The game is very short and much easier than I was anticipating, based on painful memories of King's Quest. There are several ways to lose the game. You can get lost in a forest, lost in the dark, locked in a basement, stuck without the item you need, or killed by the murderer if you happen to typo the command when you try to shoot first. (Serial killers hate typos.) You can also shoot an innocent person for no reason, but you can't beat the game if you wasted your one bullet on him, so I guess the joke's on you! Ha ha. If this game were released today, it would probably merit a Congressional hearing.
Restarting several times after succumbing to these various pitfalls, I solved the game in an hour or so, which made it feel like a proof-of-concept for the genre. Unfortunately, the implementation of the graphics is so clumsy that it actually makes the game harder. Sometimes the graphics don't match what the text says, so that it's hard to figure out which way you're going. The instructions understatedly explain: "Because of the difficulty of drawing doorways to the south or the bottom of the screen, there are one or two rooms where the doorways do not match up to the normal directions." No kidding.
On the flip side, the graphics give away a few puzzles, because any object that is movable is also transparent. Check out how the bottom of the wall is visible through the cabinet below. Gee, do you think you're going to need to MOVE CABINET later on?

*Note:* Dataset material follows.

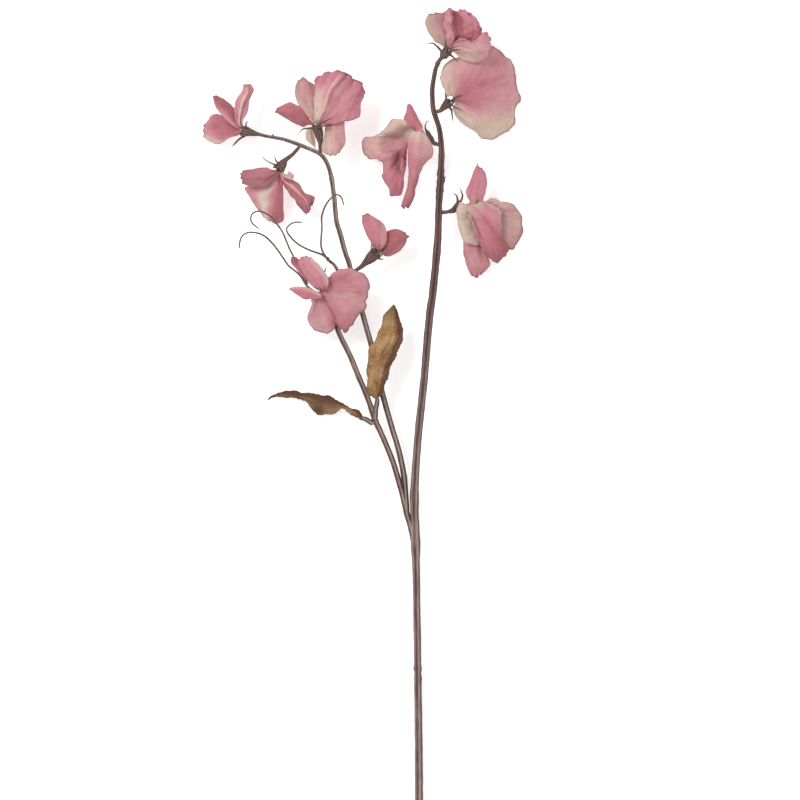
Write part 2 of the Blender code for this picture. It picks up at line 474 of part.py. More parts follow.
def new_collection(name):
    collection = bpy.data.collections.new(name)
    bpy.context.scene.collection.children.link(collection)
    return collection


def finish_for(name, kind):
    """A material of the node's own, with the colour and roughness of its kind."""
    colour, roughness = FINISHES[kind]
    material = bpy.data.materials.new(name)
    material.use_nodes = True
    shader = material.node_tree.nodes["Principled BSDF"]
    shader.inputs["Base Color"].default_value = (*colour, 1)
    shader.inputs["Roughness"].default_value = roughness
    shader.inputs["Metallic"].default_value = 0
    return material


def catmull_rom(points, t):
    """The point at t (0 to 1) of a smooth line through points, which may hold any number of values each."""
    last = len(points) - 1
    at = min(max(t, 0), 1) * last
    i = min(int(at), last - 1)
    f = at - i
    b, c = points[i], points[i + 1]
    a = points[i - 1] if i else [2 * p - q for p, q in zip(b, c)]
    d = points[i + 2] if i + 2 <= last else [2 * q - p for p, q in zip(b, c)]
    return [
        0.5 * (2 * q + (r - p) * f + (2 * p - 5 * q + 4 * r - s) * f**2 + (3 * q - p - 3 * r + s) * f**3)
        for p, q, r, s in zip(a, b, c, d)
    ]


def length_of(route):
    return sum(math.dist(a[:3], b[:3]) for a, b in zip(route, route[1:]))


def tube(name, route, step, sides):
    """A curve object of round section through a route of (x, y, z, radius) points."""
    curve = bpy.data.curves.new(name, "CURVE")
    curve.dimensions = "3D"
    curve.bevel_depth = MM
    curve.bevel_resolution = sides
    curve.use_fill_caps = True
    pieces = max(2, round(length_of(route) / step))
    spline = curve.splines.new("POLY")
    spline.points.add(pieces)
    for i, point in enumerate(spline.points):
        x, y, z, radius = catmull_rom(route, i / pieces)
        point.co = (x * MM, y * MM, z * DEPTH * MM, 1)
        point.radius = radius
    obj = bpy.data.objects.new(name, curve)
    bpy.context.scene.collection.objects.link(obj)
    return obj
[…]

I give these guys props for an innovative idea, but man. If I had playtested this game in 1980 I would've told them to stick to text. What do I know, though? The game was a big hit when it was released.
So I'm going to play through some of these and post my take on them. For extra fun, let's do them in chronological order and see how the genre developed over time. I have a very long list of games I'd like to play/blab about, but it's going to depend on the availability of the games, and my attention span.
Title: Mystery House (aka High-Res Adventure #1)
Year: 1980
Developer: On-Line Systems (precursor to Sierra On-Line)
Current availability: Freeware since 1987. Free download with emulators, iPad/iPod/iPhone port ($5.99).
Developed by Ken & Roberta Williams of King's Quest fame, this is the first game that can be somewhat generously called a graphical adventure. Really it's the first text adventure with pictures. The images look like they were drawn with a mouse by someone who kind of sucked at drawing to start with, which makes for a funny juxtaposition with the grim murder-mystery plot of the game. You discover dead bodies, and they are stick figures with big goose-egg bumps on their heads. It is unintentionally hilarious.

The game is very short and much easier than I was anticipating, based on painful memories of King's Quest. There are several ways to lose the game. You can get lost in a forest, lost in the dark, locked in a basement, stuck without the item you need, or killed by the murderer if you happen to typo the command when you try to shoot first. (Serial killers hate typos.) You can also shoot an innocent person for no reason, but you can't beat the game if you wasted your one bullet on him, so I guess the joke's on you! Ha ha. If this game were released today, it would probably merit a Congressional hearing.
Restarting several times after succumbing to these various pitfalls, I solved the game in an hour or so, which made it feel like a proof-of-concept for the genre. Unfortunately, the implementation of the graphics is so clumsy that it actually makes the game harder. Sometimes the graphics don't match what the text says, so that it's hard to figure out which way you're going. The instructions understatedly explain: "Because of the difficulty of drawing doorways to the south or the bottom of the screen, there are one or two rooms where the doorways do not match up to the normal directions." No kidding.
On the flip side, the graphics give away a few puzzles, because any object that is movable is also transparent. Check out how the bottom of the wall is visible through the cabinet below. Gee, do you think you're going to need to MOVE CABINET later on?

I give these guys props for an innovative idea, but man. If I had playtested this game in 1980 I would've told them to stick to text. What do I know, though? The game was a big hit when it was released.
no subject
Date: 2011-10-01 06:00 pm (UTC)Sheesh, you'd think that vanishing points would be easy on a computer. There's just no excuse for the wince inducing perspective in those.
My favourite text-with-graphics adventure from the early days is still The Hobbit, but there were a ton of written-by-one-teenager-in-bedroom ones that I played that were also ridiculous fun.
no subject
Date: 2011-10-02 12:08 am (UTC)As I'm reading about games I played back in the day, I'm astonished at how many of them were made by one person. It was my dad getting them for me off BBSes and such, so I didn't always know the story behind them.